I think of our sweet corn fields and how these 100 degree days are literally baking those workers as they walk between the rows, picking the corn. They start early in the day, probably just as the sun is coming up, because to have to work in the middle of the afternoon could be deadly.
Getting back to when I used to work in the fields, I try to think, “Was it this hot way back then?” Of course I was younger and used to it, but I asked my friend if he thought our teenagers could do that today. “No” was all he said.
I sought out the Farmer’s Almanac to see just what the temperatures were like on the farm 60 years ago. I was not surprised that one could “Google” the temperatures from 1962 and, actually, find them. Sure enough the information was available.

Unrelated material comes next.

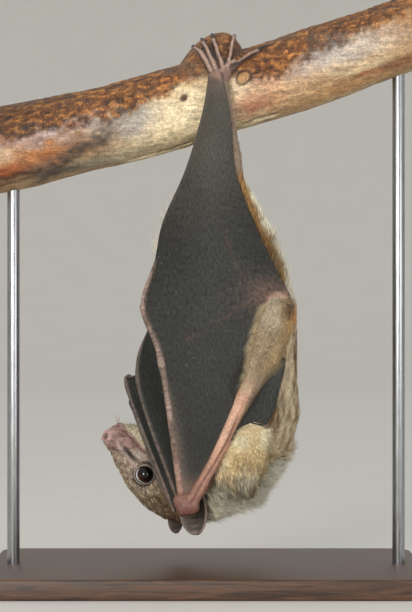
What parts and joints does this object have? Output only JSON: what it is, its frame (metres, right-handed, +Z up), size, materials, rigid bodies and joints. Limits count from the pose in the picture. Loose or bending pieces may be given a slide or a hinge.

I looked at Bainbridge for the weather on June 21, 1962. Except I didn’t live in Decatur County when I was 12 years old and working in tobacco. I lived in Mitchell County near a small town called Meigs. It didn’t matter. I could have looked up Timbuktu and found it. By the way, the temperature for Bainbridge and for Meigs was the same.
The day of the week was Thursday on June 21, 1962 and, yes, I was probably working in tobacco that day. We would begin work around 6:30 in the morning and the temp for that time on that day, 60 years ago, in Southwest Georgia was 73 degrees. Not bad, but the morning dew would have you cold and soaked by the time 7:30 rolled around.
Although there were some days when the temperature would rise into the 90’s, on this day in June, 60 years ago, the high was 89 degrees. Eighty-nine is not all that bad if you’re at Panama City Beach taking a dip in the Gulf of Mexico to stay cool.
But “Croppin that ‘baccer’ in the dog day Georgia sun” could wear you out. But that was my lot in life; to be born on a tobacco farm in Southwest Georgia. And let me say this. I was blessed to work in that field no matter what the temperature.